[Task objective]
Search the data below for the string "this". Extract every line that contains it.

+++ Supplied information

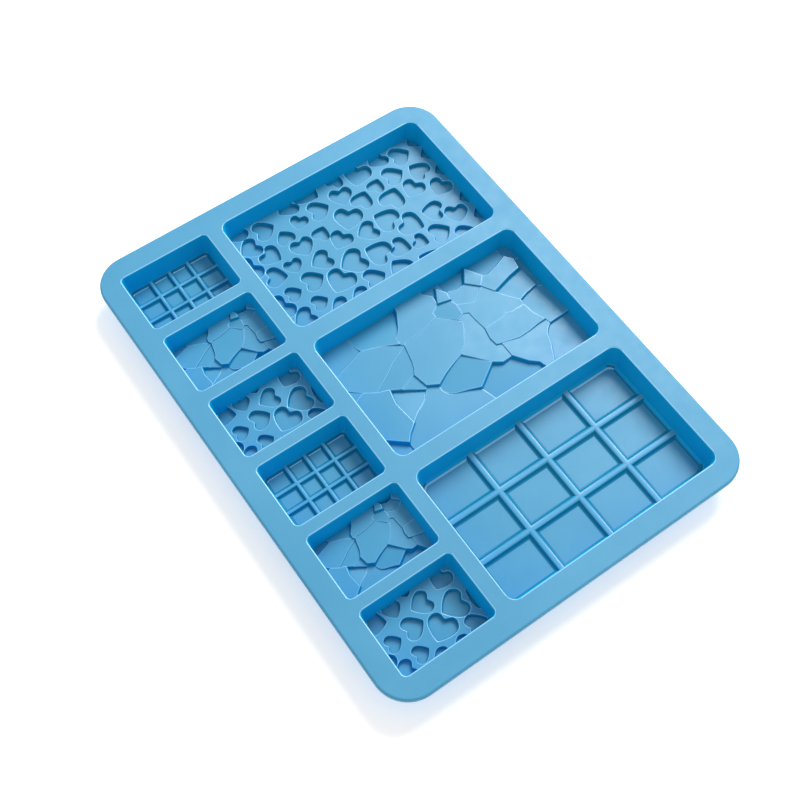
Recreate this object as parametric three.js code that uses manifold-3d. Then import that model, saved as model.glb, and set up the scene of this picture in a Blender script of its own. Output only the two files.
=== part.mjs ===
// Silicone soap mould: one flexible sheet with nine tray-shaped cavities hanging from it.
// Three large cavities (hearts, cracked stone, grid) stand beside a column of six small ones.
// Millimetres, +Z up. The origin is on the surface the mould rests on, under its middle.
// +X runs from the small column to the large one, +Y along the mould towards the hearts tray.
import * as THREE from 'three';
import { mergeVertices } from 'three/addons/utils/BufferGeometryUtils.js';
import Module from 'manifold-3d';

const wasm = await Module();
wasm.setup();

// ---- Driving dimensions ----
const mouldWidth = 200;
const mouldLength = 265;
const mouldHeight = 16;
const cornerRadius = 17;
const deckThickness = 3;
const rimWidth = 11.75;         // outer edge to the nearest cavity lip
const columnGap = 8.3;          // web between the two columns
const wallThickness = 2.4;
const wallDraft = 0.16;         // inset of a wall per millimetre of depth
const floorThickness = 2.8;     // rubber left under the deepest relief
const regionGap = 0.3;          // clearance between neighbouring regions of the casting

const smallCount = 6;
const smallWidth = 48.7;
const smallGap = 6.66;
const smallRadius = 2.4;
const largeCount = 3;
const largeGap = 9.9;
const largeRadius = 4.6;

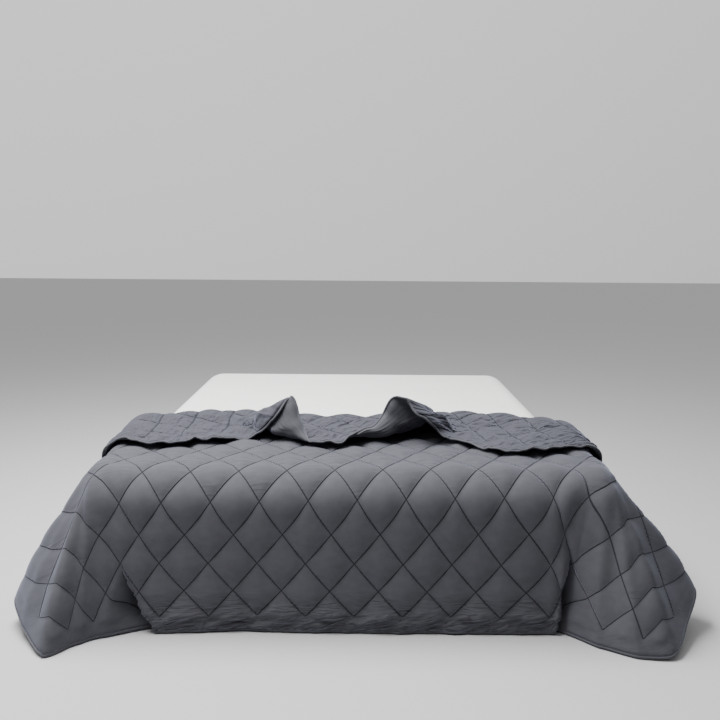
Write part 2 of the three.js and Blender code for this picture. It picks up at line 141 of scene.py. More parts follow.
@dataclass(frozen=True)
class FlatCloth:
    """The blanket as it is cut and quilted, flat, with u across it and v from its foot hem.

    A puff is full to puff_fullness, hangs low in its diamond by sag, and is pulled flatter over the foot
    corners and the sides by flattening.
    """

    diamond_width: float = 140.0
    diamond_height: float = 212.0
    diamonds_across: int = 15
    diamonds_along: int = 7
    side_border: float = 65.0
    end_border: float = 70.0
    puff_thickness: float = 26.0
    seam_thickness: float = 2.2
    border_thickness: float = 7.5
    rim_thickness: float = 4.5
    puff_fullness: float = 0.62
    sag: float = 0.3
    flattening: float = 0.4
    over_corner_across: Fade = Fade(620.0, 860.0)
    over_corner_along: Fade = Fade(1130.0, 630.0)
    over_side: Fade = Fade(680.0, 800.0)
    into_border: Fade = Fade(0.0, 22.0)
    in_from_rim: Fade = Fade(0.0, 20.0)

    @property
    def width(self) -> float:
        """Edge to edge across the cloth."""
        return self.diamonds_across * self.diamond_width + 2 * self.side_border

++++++

[Exercise output]
Recreate this object as parametric three.js code that uses manifold-3d. Then import that model, saved as model.glb, and set up the scene of this picture in a Blender script of its own. Output only the two files.
Write part 2 of the three.js and Blender code for this picture. It picks up at line 141 of scene.py. More parts follow.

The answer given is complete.